Let's look at how this statement can be applied to deploying technology to support the MOC process. Dr. Goldratt suggests asking 4 questions:

1. What is the power of the technology?

The power provided by an MOC application comes from its ability to connect related data and using it to drive risk activity:

  • Provide the relevant data and tools to the change process

  • Provide the steps that need to be followed based on related data

  • Automatically track and record activity and work done

2. What limitation does the technology diminish?

Using a paper based approach has several limitations with these as the primary ones:

  • Not having relevant data readily available to make safe decisions

  • Not knowing what work had been done or will be done as part of the change process.

3. What rules enabled us to manage this limitation?

Rules to work around these limitations include:

  • One process for all types of changes (i.e. only have one change form)

  • Adding several gatekeeper roles (reviews and approvals) to verify work

  • Using standard (and fixed) checklists to drive activity

  • Redoing assessments and verifying drawings

  • Audit afterwards to confirm compliance

4. What new rules will we need?

With the removal of the limitations the workarounds can and should also be removed and new rules put in place to exploit the power of the new technology.
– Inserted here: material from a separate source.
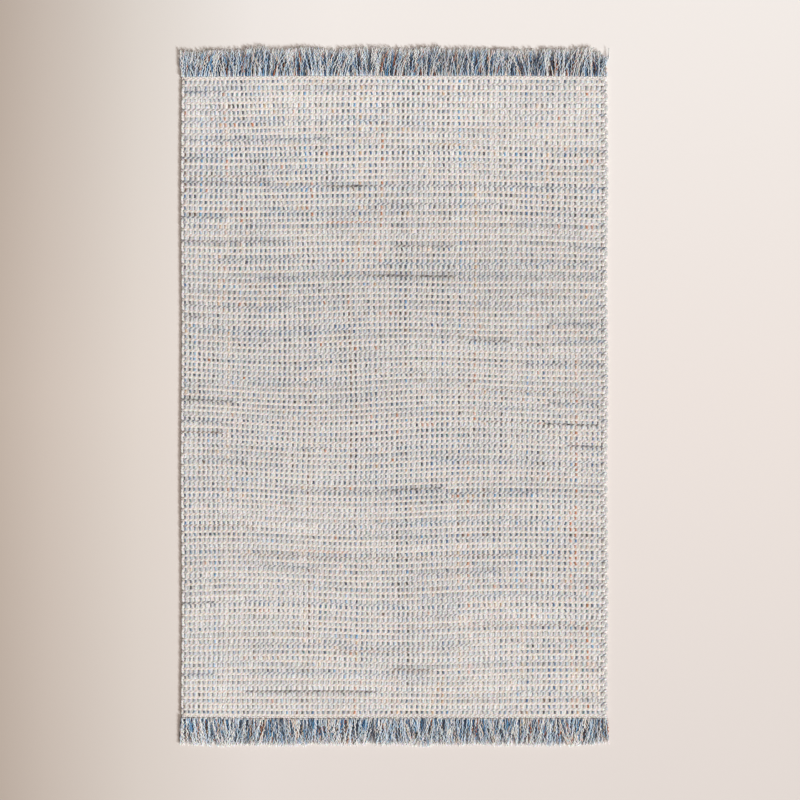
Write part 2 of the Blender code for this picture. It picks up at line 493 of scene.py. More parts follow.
def ring_profile(sides: int, turn: float = 0.0) -> np.ndarray:
    """Return a closed profile of unit radius: point k stands at the angle turn + 2 pi k / sides."""
    angles = turn + np.arange(sides) * math.tau / sides
    return np.stack((np.cos(angles), np.sin(angles)), axis=1)


def yarn_skin(
    paths: np.ndarray,
    across: np.ndarray,
    over: np.ndarray,
    dyes: np.ndarray,
    sides: int = 6,
    turn: float = 0.0,
    shelves: int = 1,
    creases: tuple[int, ...] = (),
) -> Skin:
    """Carry a closed profile along many yarns' paths at once.

    Point (i, j, k) is ring j's middle on yarn i, plus the profile's x times that ring's across vector, plus
    the profile's y times its over vector. Each ring is joined to the next, and the two end rings are closed.

    Args:
        paths: yarns x rings x 3, the rings' middles.
        across: the same shape, half the yarn's width as a vector. Across x over points along the path.
        over: the same shape, half the yarn's thickness as a vector.
        dyes: the same shape, each ring's linear colour.
        sides: corners of the profile.
        turn: angle of its first corner.
        shelves: how many yarns share a strip of the flat map, end to end.
        creases: corners of the profile where the surface is creased along the yarn.

    Returns:
        The skin of all the yarns.
    """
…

These would include:

  • Self evidencing process - eliminate QC / gatekeeper activities

  • Replace local optimal rules with holistic optimal rules: dynamic check lists based on data instead of standard fixed checklists for functional sub-processes

  • Use a risk based approach - tailor the level of rigor to the level of risk

  • Consider the entire risk context - all planned changes, data stored in risk registers, HAZOPs, bow-tie assessments, and so on

The power provided by using MOC technology is its ability to manage related data and using this information to drive processes based on the entire risk profile. This allows companies to move beyond just verifying that steps are completed to actively managing risk throughout the change process. This is something that paper-based approaches could never do and what is necessary to achieve safety objectives.